Protecting progress on a national stage

Some of the most important work in 2025 has been about making sure existing protections don’t get undone.

That’s what’s at stake as language tied to the EATS Act continues to show up in the Farm Bill. Behind technical jargon are real threats to state laws like California’s Prop 12—a voter-approved measure that keeps animals out of extreme confinement. If the language moves forward, it could strip states of the power to enforce protections their own voters have already approved.

Advocates tracked shifting bill language line by line as it changed. Chilis on Wheels and Vegan Activist Alliance brought students to Capitol Hill to speak directly against anti-Prop 12 provisions. Strategic Action for Animals secured a resolution opposing the rebranded EATS language through the San Diego Democratic Party.

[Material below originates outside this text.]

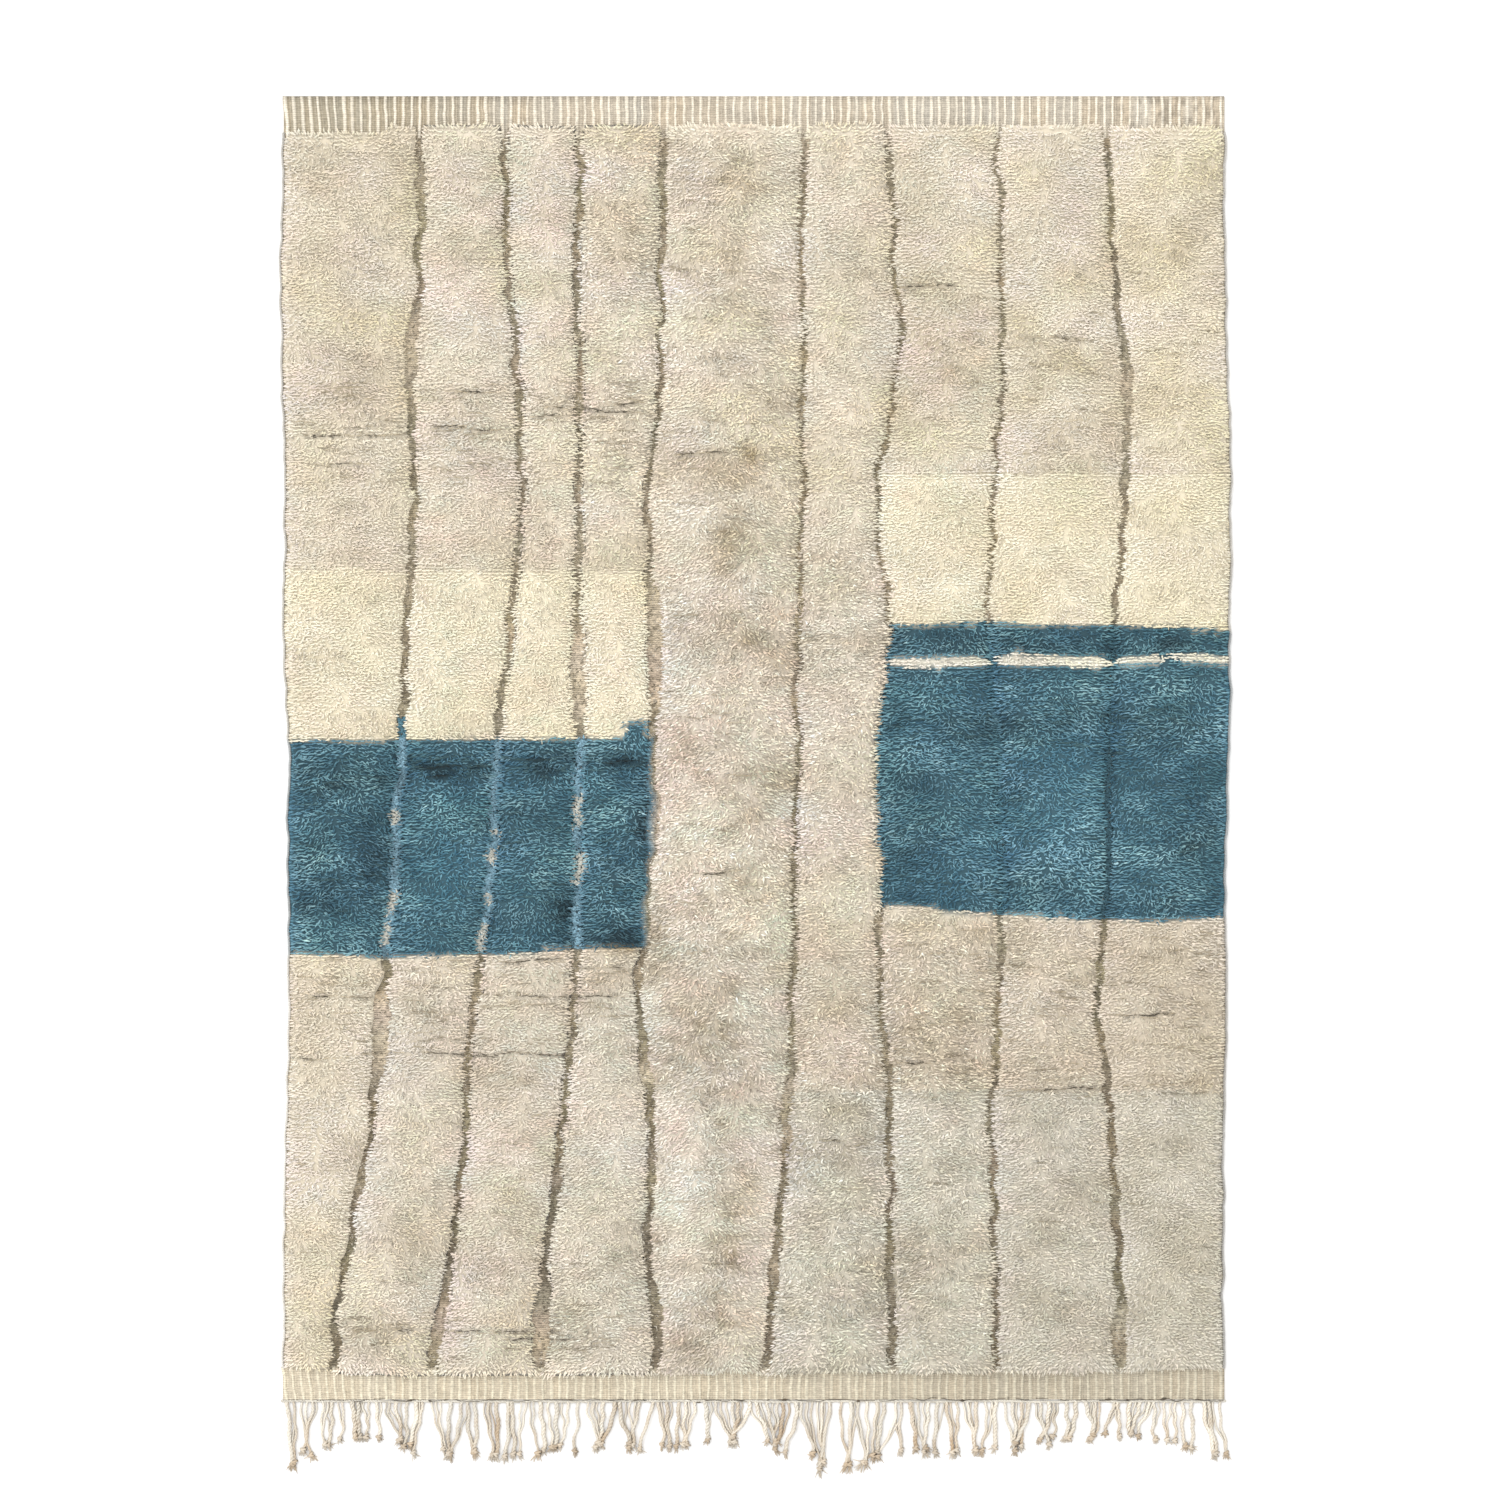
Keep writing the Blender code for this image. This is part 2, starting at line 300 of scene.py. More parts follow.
class NodeBook:
    """The node tree of one material."""

    def __init__(self, name: str, roughness: float, sheen: float) -> None:
        """Start a material with the settings that are the same all over it.

        Args:
            name: The material's name.
            roughness: How rough the surface is.
            sheen: How much soft light its fibres catch at the edge.
        """
        self.material = bpy.data.materials.new(name)
        self.material.use_nodes = True
        self.tree = self.material.node_tree
        self.shader = self.tree.nodes["Principled BSDF"]
        self.shader.inputs["Roughness"].default_value = roughness
        self.shader.inputs["Specular IOR Level"].default_value = 0.2
        self.shader.inputs["Sheen Weight"].default_value = sheen
        self.shader.inputs["Sheen Roughness"].default_value = 0.6

    def node(self, kind: str, settings: dict[str, object], **inputs: object) -> bpy.types.Node:
        """Add any node.

        Args:
            kind: The node's type.
            settings: What is set on the node itself, first.
            inputs: A value or a link for each named socket; an underscore stands for a space.

        Returns:
            The new node.
        """
        made = self.tree.nodes.new(kind)
        for name, setting in settings.items():
            setattr(made, name, setting)
        for name, given in inputs.items():
            self.feed(made.inputs[name.replace("_", " ")], given)
        return made

    def feed(self, socket: bpy.types.NodeSocket, given: object) -> None:
        """Link a value to a socket, or set a plain number or colour on it."""
        if isinstance(given, Value):
            self.tree.links.new(given.socket, socket)
        else:
            socket.default_value = given

    def out(self, node: bpy.types.Node, name: str) -> Value:
        """Return a node's output of this name."""
        return Value(self, node.outputs[name])

    def maths(self, operation: str, first: "Value | float", second: "Value | float") -> Value:
        """Add a Math node.

        Args:
            operation: Its operation.
            first: Its first input.
            second: Its second input.

        Returns:
            Its result.
        """
        made = self.node("ShaderNodeMath", {"operation": operation})
        self.feed(made.inputs[0], first)
        self.feed(made.inputs[1], second)
        return Value(self, made.outputs[0])

    def place(self, scale: Triple) -> Value:
        """Object coordinates, stretched.

        Args:
            scale: Repeats to the metre along each axis.

        Returns:
            The stretched place.
        """
        here = self.node("ShaderNodeTexCoord", {})
        turned = self.node("ShaderNodeMapping", {}, Vector=self.out(here, "Object"), Scale=scale)
        return self.out(turned, "Vector")

    def speckle(self, scale: Triple, detail: float) -> Value:
        """Cloudy noise around one half, of about one patch for each repeat."""
        place = self.place(scale)
        made = self.node("ShaderNodeTexNoise", {}, Vector=place, Scale=1.0, Detail=detail)
        return self.out(made, "Fac")

    def tint(self, colour: Value, strength: Value) -> Value:
        """Make a colour lighter or darker by a factor.

        Args:
            colour: The colour.
            strength: The factor, 1 for no change.

        Returns:
            The changed colour.
        """
        made = self.node("ShaderNodeVectorMath", {"operation": "SCALE"})
        self.feed(made.inputs[0], colour)
        self.feed(made.inputs["Scale"], strength)
        return self.out(made, "Vector")

    def yarn(self, channel: str = "Color") -> Value:
        """Return the yarn's stored colour, or how mottled it is as Alpha."""
        made = self.node("ShaderNodeAttribute", {"attribute_name": YARN_ATTRIBUTE})
        return self.out(made, channel)

    def finish(self, colour: Value, height: Value, depth: float) -> Finish:
        """Feed the shader.

        Args:
            colour: The base colour.
            height: The relief, in shares of depth.
            depth: The relief's depth in metres.

        Returns:
            The material.
        """
        bump = self.node("ShaderNodeBump", {}, Strength=1.0, Distance=depth, Height=height)
        self.feed(self.shader.inputs["Base Color"], colour)
        self.feed(self.shader.inputs["Normal"], self.out(bump, "Normal"))
        return self.material


@dataclass(frozen=True)
class PileWool:
    """Soft hand-spun wool: fine fibres along the row, with small light and dark flecks."""

    fibre: Triple = (300.0, 900.0, 600.0)
    fleck: Triple = (90.0, 330.0, 200.0)
    fibre_share: float = 0.11
    fleck_share: float = 0.13
    relief: float = 0.0006

    def material(self) -> Finish:
        """Return the finish of the pile."""
        book = NodeBook("wool_pile", roughness=0.9, sheen=0.15)
        fibre = book.speckle(self.fibre, 2.0)
        fleck = book.speckle(self.fleck, 3.0)
        shade = 1.0 + (fibre - 0.5) * self.fibre_share + (fleck - 0.5) * self.fleck_share
        return book.finish(book.tint(book.yarn(), shade), fibre + fleck * 0.6, self.relief)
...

Across the country, APA members picked up the phone again and again, asking representatives to reject any version of the bill that would roll back animal protections.

The work showed up in hearings, inboxes, and phone calls. By the end of the year, more than 200 members of Congress had signed letters opposing the EATS language, making it more controversial and less likely to pass into law.

Where the heart of this lives

In 2025, APA member organizations worked across classrooms, city halls, and federal policy spaces, coordinating efforts to protect animals nationwide. From students and city advocates to people tracking federal policy, the level of care, coordination, and persistence was impossible to miss.

At one point, complaints from the animal agriculture industry were made about APA members getting involved. Not exactly a bad sign. More like proof the work is working.

That’s what gives the APA its power. Everyone brings their own local fights, their own wins and setbacks, and somehow it all moves in the same direction. Animals end up with more protection. Communities end up with more say. And no one has to do it alone.

That dedication is the heart of the Animal Policy Alliance—and why 2025 was a year that truly mattered.